Tim Peters, an American who has assisted North Korean refugees in Northeast China for years as director of the Christian-based Family Care Foundation, is not happy with the Current TV reporters, and he made his views public during a recent radio interview with Jason Strother, a reporter for the PRI/BBC-produced The World.
LISTEN to Strother’s segment on The World:
Peters, who was the subject a TIME magazine cover story titled Seoul Saver in May 2006, told Strother that journalists who come into the border areas for a few days looking for a good scoop often try to use missionaries as fixers, not realizing the risks they are putting the refugees in.
“For journalists to kind of parachute into that area and think that North Korean refugees are going to be eager to talk is really a bit naive,” Peters told The World.

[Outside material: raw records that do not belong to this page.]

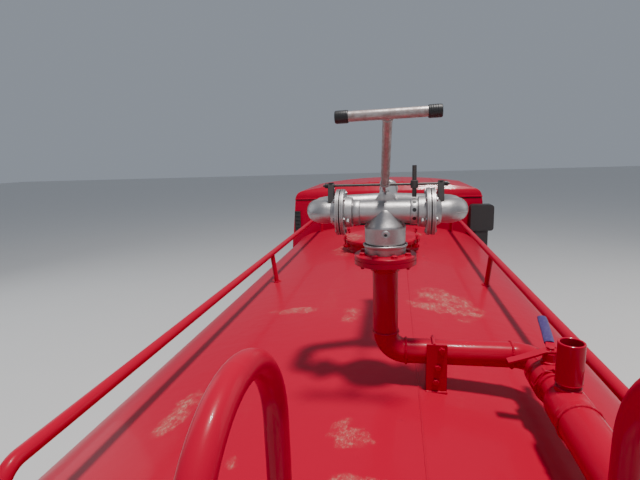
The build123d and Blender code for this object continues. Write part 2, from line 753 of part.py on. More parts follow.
def handrail(side):
    """Rail on the tank's crown with a leg at each end and a leaning stanchion between."""
    x = side * HANDRAIL_X
    foot = TANK_TOP_Z - LEG_ROOT_DEPTH
    corners = ((HANDRAIL_REAR_Y, foot), (HANDRAIL_REAR_Y, HANDRAIL_Z), (HANDRAIL_FRONT_Y, HANDRAIL_Z),
               (HANDRAIL_FRONT_Y, foot))
    rail = bent_tube([(x, y, z) for y, z in corners], TUBE_RADIUS, HANDRAIL_BEND)
    stanchion = rod((side * STANCHION_FOOT_X, STANCHION_Y, foot), (x, STANCHION_Y, HANDRAIL_Z),
                    STANCHION_RADIUS)
    return rail + stanchion - tank_solid()


def ladder():
    """Rear ladder whose stiles arch over into two grab hoops that land on the tank."""
    bend = (LADDER_FAR_Y - LADDER_NEAR_Y) / 2 - CUT_OVER
    body = None
    for x in LADDER_X:
        stile = bent_tube([(x, LADDER_NEAR_Y, PLATFORM_Z), (x, LADDER_NEAR_Y, LADDER_APEX_Z),
                           (x, LADDER_FAR_Y, LADDER_APEX_Z), (x, LADDER_FAR_Y, TANK_TOP_Z - 60)],
                          LADDER_TUBE_RADIUS, bend)
        body = stile if body is None else body + stile
        for z in STAND_OFFS_Z:
            body = body + rod((x, LADDER_NEAR_Y, z), (x, TANK_REAR_Y, z), STAND_OFF_RADIUS)
    for index in range(RUNG_COUNT):
        z = PLATFORM_Z + RUNG_PITCH * (index + 1)
        body = body + rod((LADDER_X[0], LADDER_NEAR_Y, z), (LADDER_X[1], LADDER_NEAR_Y, z), RUNG_RADIUS)
    return one(body - tank_solid())


# Pipework on the tank

def monitor_riser():
    """Riser with its lower flange, elbow, cross pipe and the bracket that holds it."""
    low = FLANGE_TOP_Z - 2 * FLANGE_THICKNESS - SEAT_GAP
    pipe = bent_tube([(MONITOR_X, MONITOR_Y, low), (MONITOR_X, MONITOR_Y, PIPE_Z),
                      (LONG_PIPE_X - ELBOW_REACH, MONITOR_Y, PIPE_Z)], PIPE_RADIUS, PIPE_BEND)
    flange = rod((MONITOR_X, MONITOR_Y, low), (MONITOR_X, MONITOR_Y, low + FLANGE_THICKNESS), FLANGE_RADIUS)
    foot = TANK_TOP_Z - 20
    near = MONITOR_Y - BRACKET_REACH
    left, right = BRACKET_X - BRACKET_HALF, BRACKET_X + BRACKET_HALF
    bracket = block((left, right), (near, near + BRACKET_PLATE), (foot, PIPE_Z + PIPE_RADIUS + 6))
    for cheek in ((left, left + BRACKET_CHEEK), (right - BRACKET_CHEEK, right)):
        bracket = bracket + block(cheek, (near, MONITOR_Y), (foot, PIPE_Z))
    return one(pipe + flange + bracket - tank_solid())


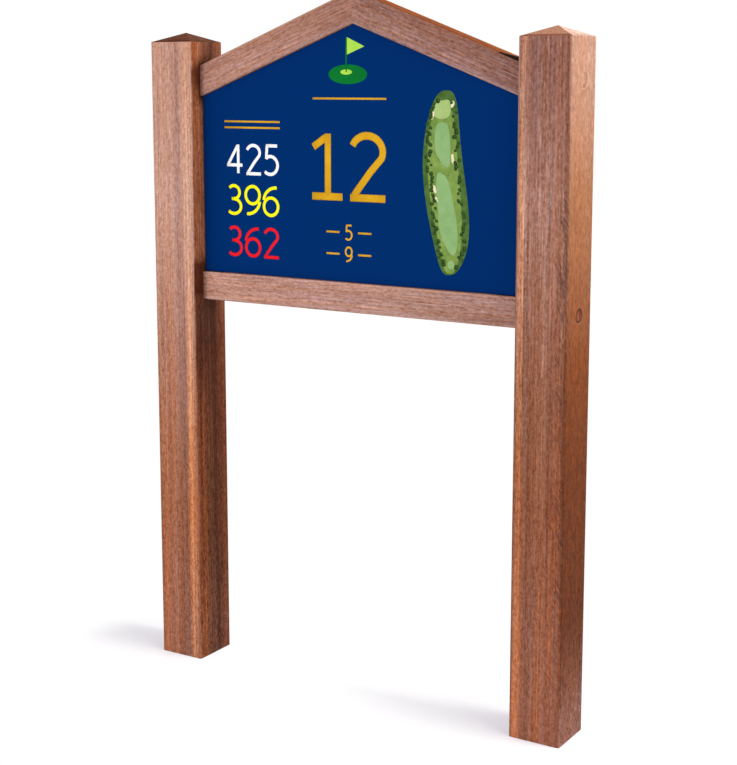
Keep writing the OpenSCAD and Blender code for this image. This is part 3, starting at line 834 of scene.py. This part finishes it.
# The ink materials, each of two close colours with a mottle of its own scale
INKS = {
    name: make_finish(name, PRINT, tone, other_tone, scale, INK_ROUGHNESS, INK_GLOSS)
    for name, tone, other_tone, scale in (
        ("white_ink", (255, 255, 255), (248, 249, 250), 40.0),
        ("yellow_ink", (255, 250, 10), (250, 244, 8), 40.0),
        ("red_ink", (240, 26, 34), (230, 22, 32), 40.0),
        ("gold_ink", (220, 166, 30), (212, 158, 28), 40.0),
        ("deep_green", (0, 116, 42), (0, 108, 40), 40.0),
        ("lime_green", (176, 222, 82), (160, 212, 74), 40.0),
        ("rough_green", (84, 116, 54), (60, 92, 38), 60.0),
        ("mid_green", (134, 160, 80), (106, 136, 62), 60.0),
        ("fairway_green", (144, 180, 120), (132, 170, 110), 50.0),
        ("putting_green", (170, 194, 122), (160, 186, 112), 60.0),
        ("sand", (238, 228, 190), (226, 214, 172), 90.0),
        ("tree_green", (30, 52, 24), (44, 70, 30), 160.0),
        ("leaf_green", (66, 94, 40), (52, 80, 34), 200.0),
    )
}


def print_piece(name, shape, ink, lift=0.0):
    """Lays a shape drawn in XY, with its depth along Z, on the panel's front as a piece of its own."""
    bmesh.ops.transform(shape, matrix=Matrix.Rotation(math.pi / 2, 4, "X"), verts=shape.verts)
    bmesh.ops.translate(shape, vec=(0.0, PANEL_FRONT_Y - lift, 0.0), verts=shape.verts)
    bmesh.ops.recalc_face_normals(shape, faces=shape.faces)
    mesh = bpy.data.meshes.new(name)
    shape.to_mesh(mesh)
    shape.free()
    mesh.materials.append(INKS[ink])
    piece = add_object(name, mesh)
    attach(piece, "root")


def print_layer(name, shape, ink, level=0):
    """Thickens flat faces in XY to a level of the print, and lays them on the panel."""
    made = bmesh.ops.extrude_face_region(shape, geom=list(shape.faces))
    raised = [item for item in made["geom"] if isinstance(item, bmesh.types.BMVert)]
    bmesh.ops.translate(shape, vec=(0.0, 0.0, PRINT_THICKNESS / 2 + LAYER * level), verts=raised)
    print_piece(name, shape, ink)


def draw_strokes(strokes, width):
    """Strokes of one width as a shape in XY, a little thicker along Z than it is proud."""
    curve = bpy.data.curves.new("strokes", "CURVE")
    curve.dimensions = "3D"
    curve.bevel_depth = width / 2
    curve.bevel_resolution = 2
    curve.use_fill_caps = True
    for points in strokes:
        closed = len(points) > 2 and (Vector(points[0]) - Vector(points[-1])).length < 1e-9
        if closed:
            points = points[:-1]
        spline = curve.splines.new("POLY")
        spline.points.add(len(points) - 1)
        for point, (x, y) in zip(spline.points, points):
            point.co = (x, y, 0.0, 1.0)
        spline.use_cyclic_u = closed
    holder = add_object("strokes", curve)
    bpy.context.view_layer.update()
    mesh = bpy.data.meshes.new_from_object(holder)
    bpy.data.objects.remove(holder)
    shape = bmesh.new()
    shape.from_mesh(mesh)
    bpy.data.meshes.remove(mesh)
    bmesh.ops.remove_doubles(shape, verts=shape.verts, dist=1e-6)
    bmesh.ops.scale(shape, vec=(1.0, 1.0, PRINT_THICKNESS / width), verts=shape.verts)
    return shape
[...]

Peters said that it is hard to know if Pyongyang has put to use any of the materials found in Ling and Lee’s possession. But other activists and aid workers report that North Korea began cracking down on cross-border traffic after the reporters’ arrest.
“What is clear about reporting on China or North Korean refugees,” Peters added, “is that journalists, activists and defectors can never be too sure who to trust.”
One American journalist concurred with the Christian activist Peters.
Speaking under the condition of anonymity, the award-winning investigative reporter who has filed stories from both North Korea and China, told Epicanthus he thought the Current TV project was a poorly planned disaster waiting to happen.
“If (Mitch) Koss is really this incredibly knowledgeable foreign correspondent that he’s made out to be, he would have known it was foolish to let these inexperienced reporters cross into North Korea,” he said.
“But more important than that—the footage. The footage was the most critical thing. You always have to take measures to safeguard the footage. The captured footage doomed those refugees who were interviewed.
“My crew would be scared shitless until our footage was safely aboard a plane at Yanji Airport.”
On the possibility that Koss, Ling and Lee were set up by their guide:
“We worked with the same guy Current was using as a fixer, the Rev. Chun (Ki-won). I don’t think he’s the cleanest character in the world. Could he have introduced them to a guide who wasn’t properly vetted? Definitely possible. Some people we talked to weren’t sure if Chun doesn’t play for the other team.”
Ling, 32, vice president of Current’s elite Vanguard Journalism unit, and Lee, 37, a video editor/translator on her first assignment, have admitted they were videotaping inside North Korean territory when seized by border guards. Vanguard executive producer Koss, 56, was reportedly with Ling and Lee but managed to escape back across the Chinese border along with an ethnic Korean guide identified as Kim Seung-cheol.
Lee and Ling were held for 142 days at a guest house near the North Korean capital before being released Aug. 4 to former U.S. President Bill Clinton, who flew to Pyongyang on a private jet to negotiate their release.
—babamoto













August 15, 2009 at 6:50 am
Well written, especially the part about Tim Peters, a beacon in an otherwise very dim part of the world.
August 12, 2009 at 10:51 pm
The hubris and ignorance of these three (Ling, Koss, and Lee, though I’m thinking less and less it was very much Lee’s doing) caused so much damage, I think, and risked so many lives.
I think it was Tim Peters I met at a North Korean human rights seminar in Seoul (?) a few years ago, and I have always admired the courage of the people who risk their freedom and their lives to help the strangers get out of the North and out of China. For the Ling-Koss-Lee team to jeopardize all those people for the sake of a career-aggrandizing stunt is just… just… oh, I really can’t say what I think. Except don’t buy the book. Stupogance shouldn’t come with a million-dollar payoff.
August 10, 2009 at 8:41 pm
This is the first time I have read informed speculation that perhaps the person who organized the Ling-Lee-Koss trip could have tipped off North Korea, as opposed to just the guide recommended by that person. In the few interviews given by trip patron Reverend Chun Ki-won, he has insisted he told the Current team to stay away from the border.
Still, when you marry your journo source’s speculation with the tidbit in this weekend’s London Times article that Chinese border authorities were telling a Missionary in February that North Korea was on the hunt for a western journalist prize, it all becomes very ominous.